Cal Poly student Adan Morales, 22, of San Bernardino sits next to a poster during the student protests on campus on April 13. Morales, a fourth-year psychology major, said he slept in his car five days a week during his junior year because he couldn t afford to commute. "Luckily, though, my aunt took me in so I can eat twice a day," he said. (Thomas R. Cordova/Staff Photographer)
Hoping for best, planning for worst

Reaction to the crisis in higher education has come in the form of rallies, marches and teach-ins, furloughs, fewer classes, no summer school and higher student fees and tuition at the institutions that once were free for every student.
 
"You can hope for the best but you have to plan for the worst case as well," said Albert Karnig, president of Cal State San Bernardino.
 
The lack of funding for higher education is nothing new, Karnig said. In the 14 years he's been the campus president there have been budget cuts, he said.

For each student, the state now provides $6,741, with students contributing an average of $4,938 per year for their education, according to the CSU system.
 
Tuition for full-time undergraduates in the CSU system has consistently been on the rise, from $1,428 in the 2001-02 school year to $4,440 this school year, and increasing again to $4,884 in the 2011-12 academic year.
 
Even with the increase in tuition and fees, the CSU will operate with less funding per student than was the case in 1998-99. At the same time, mandatory costs - like energy, pension contributions and health care - have continued to rise, according to the CSU.
 
"There is an interaction between how much we get and how much we spend," Karnig said. "So that has been part of our real challenge...."
 
Community college students have also felt the pain in their pocketbooks. Back in 2001, students were paying $11 per unit. Now they're paying $26.
 
In addition, the governor, a Democrat, recently signed a bill that will increase community college fees from $26 to $36 per unit in the fall.
 
"Eightypercent of our students receive financial aid," said Thom Armstrong, president of Barstow Community College. "But it is an issue for those who are not receiving financial aid who are working or supporting a family.
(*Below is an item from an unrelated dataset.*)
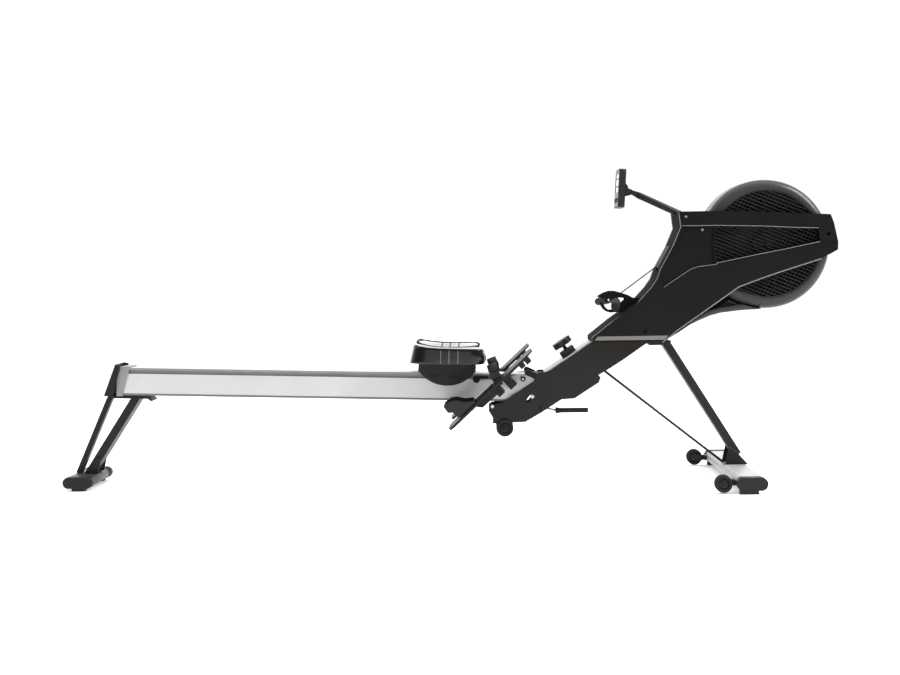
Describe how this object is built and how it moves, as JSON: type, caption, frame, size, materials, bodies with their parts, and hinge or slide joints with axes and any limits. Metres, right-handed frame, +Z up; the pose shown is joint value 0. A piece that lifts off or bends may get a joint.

That means they will have to save."
 
Costs beyond the pocketbook

Eric Crowder of Fontana, a student at Chaffey College in Rancho Cucamonga, said the fee increase is causing more harm than good.
 
"Community colleges are designed for students who don't have the finances to go to a four-year school," said Crowder, 24, "and raising the prices is going to make going to school even worse for them."
 
Chaffey College President Henry Shannon said it is disturbing to see a student wanting to take a class to advance his or her education and the class isn't available.
 
"I look at the fact that we've invested a lot into the prison system in the state, and the price of incarceration versus the price of higher education," Shannon said. "You won't find many societies, I don't think, that will put as much investment in prison as they do in this country versus the education system.
 
"For the individual it becomes a liability in the society and that's a vicious cycle, but I would rather be supporting colleges, and not prisons."
 
This is not the first time the community colleges have absorbed significant budget cuts. The system took a $520million hit in 2009-10. It resulted in 38,000 fewer course sections being offered and 140,000 fewer students enrolled compared with the previous academic year, officials said.
 
In addition, California students seeking higher education at a public institution are facing stiffer out-of-state competition, said Lori Bettison-Varga, president of Scripps College in Claremont.
 
At a panel discussion, "The Future of Higher Education," on April 27 at Scripps, Bettison-Varga said 88.5percent of UC slots went to Californians in 2009.
 
But, she said, that's going to change in the next year as more out-of-state and international students become a part of the campus population to help combat the budget cuts.
 
The typical fee for an international student to attend a UC school is about $34,000, and the same slot for a California student is about $11,000, Bettison-Varga said.
 
"So they're seeking the out-of-state and international population as a very important revenue source," she said.
 
The nonpartisan Legislative Analyst's Office has proposed some help in the form of a measure that imposes a 15percent charge on the value of each barrel of oil extracted from California to help fund education.
 
The revenue raised and placed in a new state account, the Competitiveness Education Fund, would be distributed monthly for non-capital purposes as follows: 30percent to public school districts, 48percent to community college districts, 11percent to the CSU system and another 11percent to the UC system, according to the LAO's website.
 
But Cal Poly Pomona's Ortiz worries if education funding doesn't increase, the university's philosophy of learning by doing may be in jeopardy.
 
Because the campus is not theory- based, it means the campus has to provide more laboratories and other places for students to demonstrate their skills, which raises costs, Ortiz said.
 
With less funding comes fewer opportunities for all, officials say.
 
So much so, that Chaffey's Shannon sees the state's relationship with community colleges as abusive.
"People view us as just whining," he said, "but people in education are not whining. They're saying this is a reality "

"Folks who don't know how bad it is, don't know how bad it is. And it's almost as though you have to be hit in the face with it. Until the crisis is in your face, in your living room, it's almost as if it doesn't exist."